**Data section**
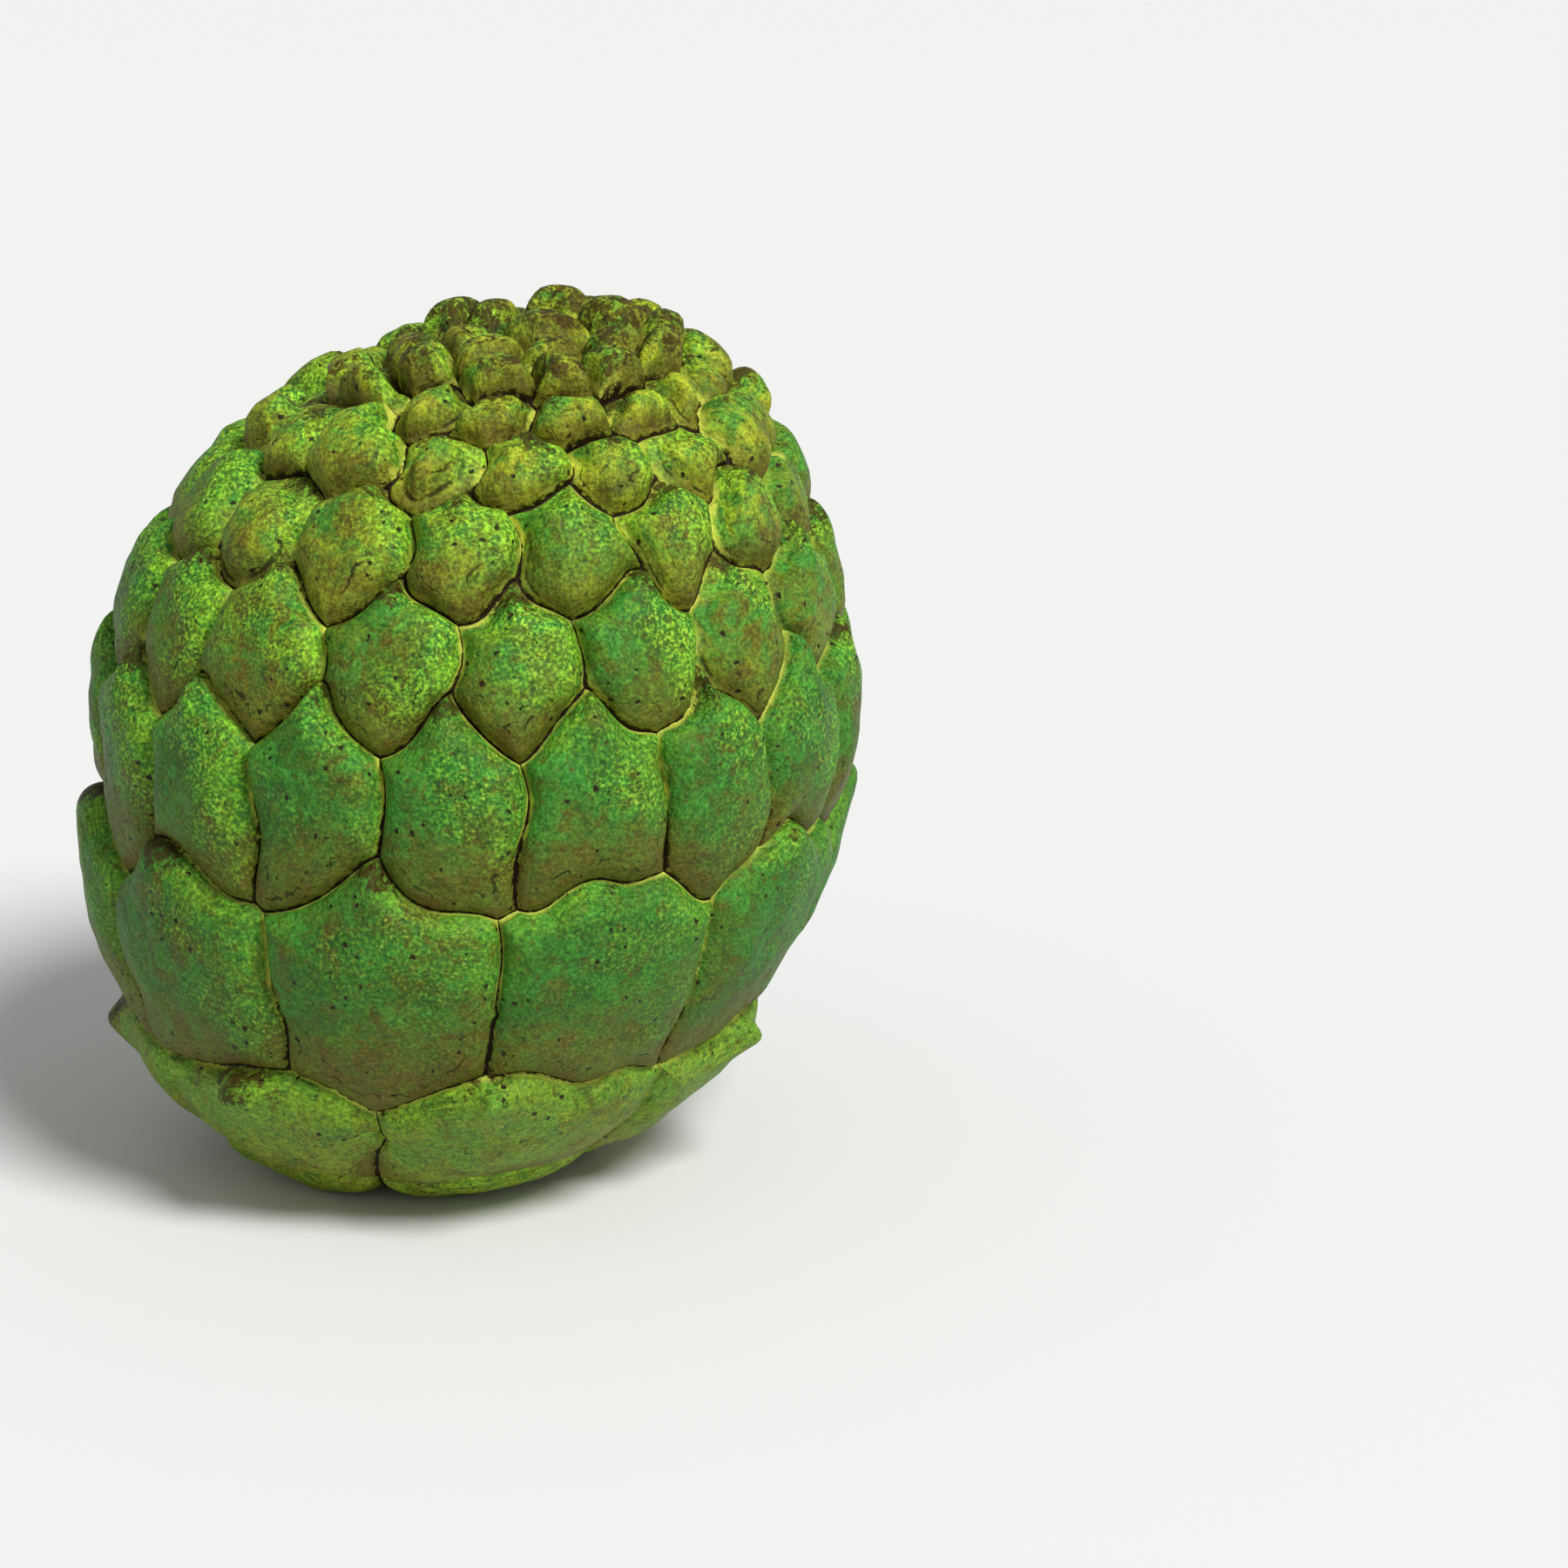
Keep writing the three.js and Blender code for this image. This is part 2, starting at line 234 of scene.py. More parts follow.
def place_scales():
    """Every scale's centre, directions, reach and relief, as arrays with one entry for each."""
    scales = []
    for k, row in enumerate(ROWS):
        below = max(k - 1, 0)
        above = min(k + 1, len(ROWS) - 1)
        steps = above - below
        levels = [body_point(ROWS[other].polar, 0) for other in (below, k, above)]
        gap = (math.dist(levels[1], levels[0]) + math.dist(levels[1], levels[2])) / steps
        polar_gap = (ROWS[above].polar - ROWS[below].polar) / steps
        lone = row.count == 1
        lone_reach = (REACH_DOWN if k == 0 else REACH_UP) * gap
        girth = 2 * math.pi * float(cross_section(levels[1][2])[0])
        for m in range(row.count):
            number = len(scales) + 1
            swing = [row.scatter * (2 * draw(number, purpose) - 1) for purpose in range(5)]
            size = 1 + SIZE_SCATTER / 2 * swing[3]
            seat = 0 if lone else SEAT_LOW * polar_gap
            turn = row.turn + 360 * (m + swing[1]) / row.count
            scales.append({
                "row": k,
                "centre": body_point(row.polar + swing[2] * polar_gap / 2 - seat, turn),
                "half_width": lone_reach if lone else girth / row.count / 2 * size,
                "reach_up": lone_reach if lone else REACH_UP * gap * size,
                "reach_down": lone_reach if lone else REACH_DOWN * gap * size,
                "relief": row.relief * (1 + RELIEF_SCATTER * swing[4]),
                "margin": row.margin * max(2 * draw(number, 6) - 1, 0),
                "spire": row.spire,
                "lone": lone,
            })
    table = {key: np.array([scale[key] for scale in scales]) for key in scales[0]}
    table["out"] = body_normals(table["centre"])
    east = unit(np.cross(UP, table["centre"]))
    east[table["lone"]] = (1, 0, 0)
    table["north"] = unit(np.cross(table["out"], east))
    table["east"] = np.cross(table["north"], table["out"])
    centres = table["centre"]
    apart = np.linalg.norm(centres[:, None] - centres[None], axis=2)
    table["neighbours"] = np.argsort(apart, axis=1, kind="stable")[:, 1:NEIGHBOURS + 1]
    return table


def claim(scales, index, points):
    """How far points are from a scale's centre, in its own reach. The least claim wins."""
    d = points - scales["centre"][index]
    rise = dot(d, scales["north"][index])
    power = np.where(rise > 0, POINT_POWER, BOWL_POWER)
    across = np.abs(dot(d, scales["east"][index])) / scales["half_width"][index]
    deep = np.abs(dot(d, scales["out"][index])) / scales["half_width"][index]
    spire = 1 + scales["spire"][index] * np.exp(-(across / SPIRE_WIDTH) ** 2)
    up = scales["reach_up"][index] * spire
    along = np.abs(rise) / np.where(rise > 0, up, scales["reach_down"][index])
    return (across ** power + along ** power + deep ** power) ** (1 / power)


def walk(scales, own, bearing, distance):
    """The body's points at a bearing and a distance from scales' centres."""
    east = (distance * np.cos(bearing))[..., None] * scales["east"][own]
    north = (distance * np.sin(bearing))[..., None] * scales["north"][own]
    return onto_body(scales["centre"][own] + east + north)


def border(scales, own, bearing, rivals):
    """Where scales give way to their rivals at a bearing, and which rival is there."""
    near = np.zeros(len(own))
    reach = np.stack([scales[key][own] for key in ("half_width", "reach_up", "reach_down")])
    far = FARTHEST_BORDER * reach.max(axis=0)
    for _ in range(HALVINGS):
        middle = (near + far) / 2
        p = walk(scales, own, bearing, middle)
        theirs = claim(scales, rivals, p[:, None]).min(axis=1)
        inside = claim(scales, own, p) < theirs
        near = np.where(inside, middle, near)
        far = np.where(inside, far, middle)
    points = walk(scales, own, bearing, far)
    winner = claim(scales, rivals, points[:, None]).argmin(axis=1)
    return points, rivals[np.arange(len(own)), winner]


def find_corners(scales):
    """The corners of every scale: its bearings where the rival changes, found by halving."""
    count = len(scales["row"])
    bearings = 2 * math.pi * np.arange(SWEEP_STEPS + 1) / SWEEP_STEPS
    own = np.repeat(np.arange(count), SWEEP_STEPS + 1)
    around = np.tile(bearings, count)
    _, owners = border(scales, own, around, scales["neighbours"][own])
    owners = owners.reshape(count, -1)
    found, step = np.nonzero(owners[:, 1:] != owners[:, :-1])
    low = bearings[step]
    high = bearings[step + 1]
    before = owners[found, step]
    for _ in range(CORNER_HALVINGS):
        middle = (low + high) / 2
        _, owner = border(scales, found, middle, scales["neighbours"][found])
        same = owner == before
        low = np.where(same, middle, low)
        high = np.where(same, high, middle)
    points, _ = border(scales, found, high, scales["neighbours"][found])
    return found, high, points


def share_corners(points):
    """One vertex for the corners that several scales found in the same place."""
    group = np.arange(len(points))
    apart = np.linalg.norm(points[:, None] - points[None], axis=2)
    for a, b in zip(*np.nonzero(np.triu(apart < CORNER_MERGE, 1))):
        group[group == group[b]] = group[a]
    names, vertex = np.unique(group, return_inverse=True)
    seats = np.array([points[vertex == k].mean(axis=0) for k in range(len(names))])
    return vertex, onto_body(seats)


def evenly_along(line, pieces):
    """Points at equal steps along a polyline, without its ends."""
    lengths = np.linalg.norm(np.diff(line, axis=0), axis=1)
    travelled = np.concatenate([[0], np.cumsum(lengths)])
    wanted = travelled[-1] * np.arange(1, pieces) / pieces
    return np.stack([np.interp(wanted, travelled, line[:, axis]) for axis in range(3)], axis=1)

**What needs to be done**
Please repeat the listing above in full and exactly.

**Answer to the problem**
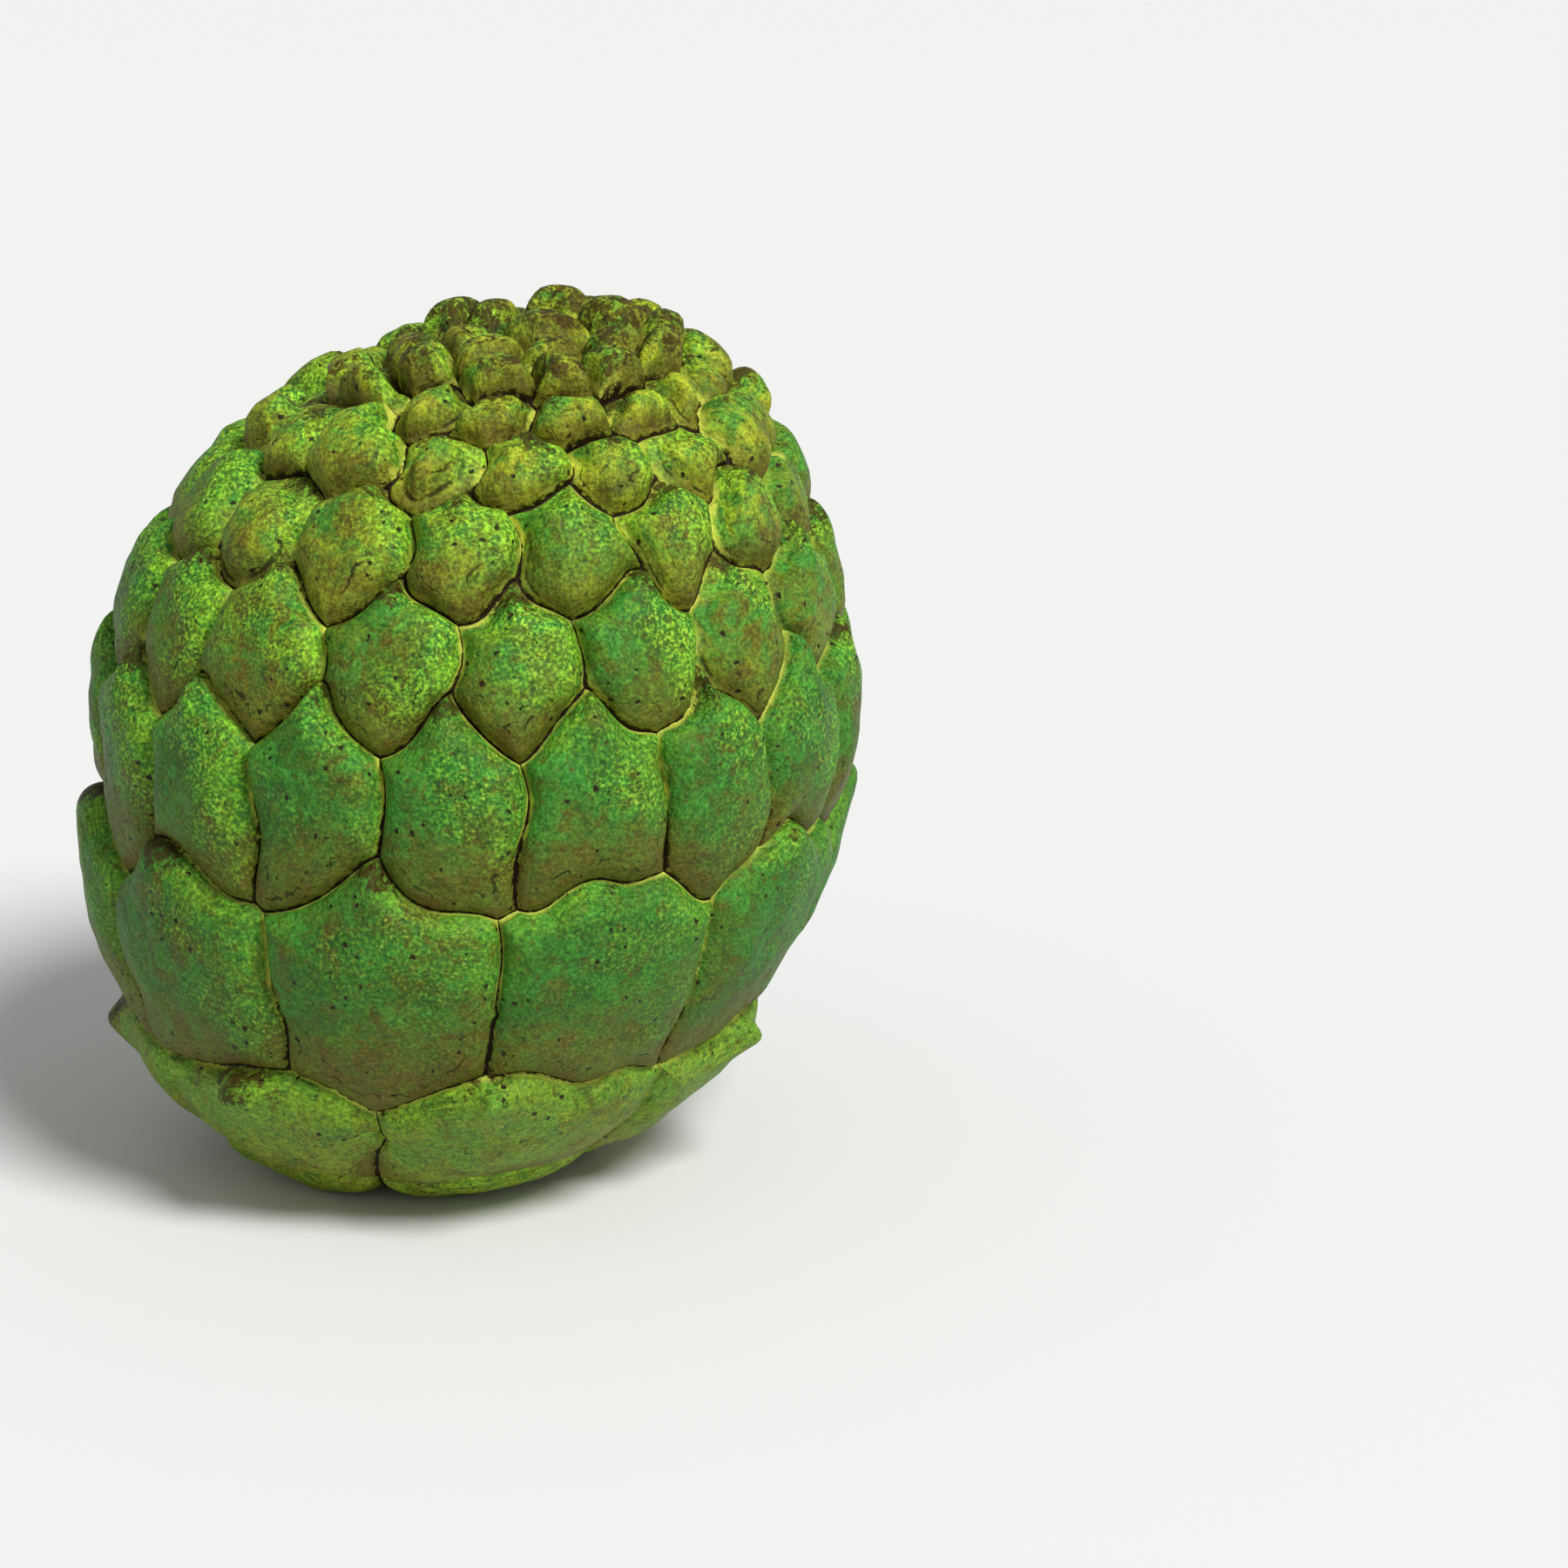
Keep writing the three.js and Blender code for this image. This is part 2, starting at line 234 of scene.py. More parts follow.
def place_scales():
    """Every scale's centre, directions, reach and relief, as arrays with one entry for each."""
    scales = []
    for k, row in enumerate(ROWS):
        below = max(k - 1, 0)
        above = min(k + 1, len(ROWS) - 1)
        steps = above - below
        levels = [body_point(ROWS[other].polar, 0) for other in (below, k, above)]
        gap = (math.dist(levels[1], levels[0]) + math.dist(levels[1], levels[2])) / steps
        polar_gap = (ROWS[above].polar - ROWS[below].polar) / steps
        lone = row.count == 1
        lone_reach = (REACH_DOWN if k == 0 else REACH_UP) * gap
        girth = 2 * math.pi * float(cross_section(levels[1][2])[0])
        for m in range(row.count):
            number = len(scales) + 1
            swing = [row.scatter * (2 * draw(number, purpose) - 1) for purpose in range(5)]
            size = 1 + SIZE_SCATTER / 2 * swing[3]
            seat = 0 if lone else SEAT_LOW * polar_gap
            turn = row.turn + 360 * (m + swing[1]) / row.count
            scales.append({
                "row": k,
                "centre": body_point(row.polar + swing[2] * polar_gap / 2 - seat, turn),
                "half_width": lone_reach if lone else girth / row.count / 2 * size,
                "reach_up": lone_reach if lone else REACH_UP * gap * size,
                "reach_down": lone_reach if lone else REACH_DOWN * gap * size,
                "relief": row.relief * (1 + RELIEF_SCATTER * swing[4]),
                "margin": row.margin * max(2 * draw(number, 6) - 1, 0),
                "spire": row.spire,
                "lone": lone,
            })
    table = {key: np.array([scale[key] for scale in scales]) for key in scales[0]}
    table["out"] = body_normals(table["centre"])
    east = unit(np.cross(UP, table["centre"]))
    east[table["lone"]] = (1, 0, 0)
    table["north"] = unit(np.cross(table["out"], east))
    table["east"] = np.cross(table["north"], table["out"])
    centres = table["centre"]
    apart = np.linalg.norm(centres[:, None] - centres[None], axis=2)
    table["neighbours"] = np.argsort(apart, axis=1, kind="stable")[:, 1:NEIGHBOURS + 1]
    return table


def claim(scales, index, points):
    """How far points are from a scale's centre, in its own reach. The least claim wins."""
    d = points - scales["centre"][index]
    rise = dot(d, scales["north"][index])
    power = np.where(rise > 0, POINT_POWER, BOWL_POWER)
    across = np.abs(dot(d, scales["east"][index])) / scales["half_width"][index]
    deep = np.abs(dot(d, scales["out"][index])) / scales["half_width"][index]
    spire = 1 + scales["spire"][index] * np.exp(-(across / SPIRE_WIDTH) ** 2)
    up = scales["reach_up"][index] * spire
    along = np.abs(rise) / np.where(rise > 0, up, scales["reach_down"][index])
    return (across ** power + along ** power + deep ** power) ** (1 / power)


def walk(scales, own, bearing, distance):
    """The body's points at a bearing and a distance from scales' centres."""
    east = (distance * np.cos(bearing))[..., None] * scales["east"][own]
    north = (distance * np.sin(bearing))[..., None] * scales["north"][own]
    return onto_body(scales["centre"][own] + east + north)


def border(scales, own, bearing, rivals):
    """Where scales give way to their rivals at a bearing, and which rival is there."""
    near = np.zeros(len(own))
    reach = np.stack([scales[key][own] for key in ("half_width", "reach_up", "reach_down")])
    far = FARTHEST_BORDER * reach.max(axis=0)
    for _ in range(HALVINGS):
        middle = (near + far) / 2
        p = walk(scales, own, bearing, middle)
        theirs = claim(scales, rivals, p[:, None]).min(axis=1)
        inside = claim(scales, own, p) < theirs
        near = np.where(inside, middle, near)
        far = np.where(inside, far, middle)
    points = walk(scales, own, bearing, far)
    winner = claim(scales, rivals, points[:, None]).argmin(axis=1)
    return points, rivals[np.arange(len(own)), winner]


def find_corners(scales):
    """The corners of every scale: its bearings where the rival changes, found by halving."""
    count = len(scales["row"])
    bearings = 2 * math.pi * np.arange(SWEEP_STEPS + 1) / SWEEP_STEPS
    own = np.repeat(np.arange(count), SWEEP_STEPS + 1)
    around = np.tile(bearings, count)
    _, owners = border(scales, own, around, scales["neighbours"][own])
    owners = owners.reshape(count, -1)
    found, step = np.nonzero(owners[:, 1:] != owners[:, :-1])
    low = bearings[step]
    high = bearings[step + 1]
    before = owners[found, step]
    for _ in range(CORNER_HALVINGS):
        middle = (low + high) / 2
        _, owner = border(scales, found, middle, scales["neighbours"][found])
        same = owner == before
        low = np.where(same, middle, low)
        high = np.where(same, high, middle)
    points, _ = border(scales, found, high, scales["neighbours"][found])
    return found, high, points


def share_corners(points):
    """One vertex for the corners that several scales found in the same place."""
    group = np.arange(len(points))
    apart = np.linalg.norm(points[:, None] - points[None], axis=2)
    for a, b in zip(*np.nonzero(np.triu(apart < CORNER_MERGE, 1))):
        group[group == group[b]] = group[a]
    names, vertex = np.unique(group, return_inverse=True)
    seats = np.array([points[vertex == k].mean(axis=0) for k in range(len(names))])
    return vertex, onto_body(seats)


def evenly_along(line, pieces):
    """Points at equal steps along a polyline, without its ends."""
    lengths = np.linalg.norm(np.diff(line, axis=0), axis=1)
    travelled = np.concatenate([[0], np.cumsum(lengths)])
    wanted = travelled[-1] * np.arange(1, pieces) / pieces
    return np.stack([np.interp(wanted, travelled, line[:, axis]) for axis in range(3)], axis=1)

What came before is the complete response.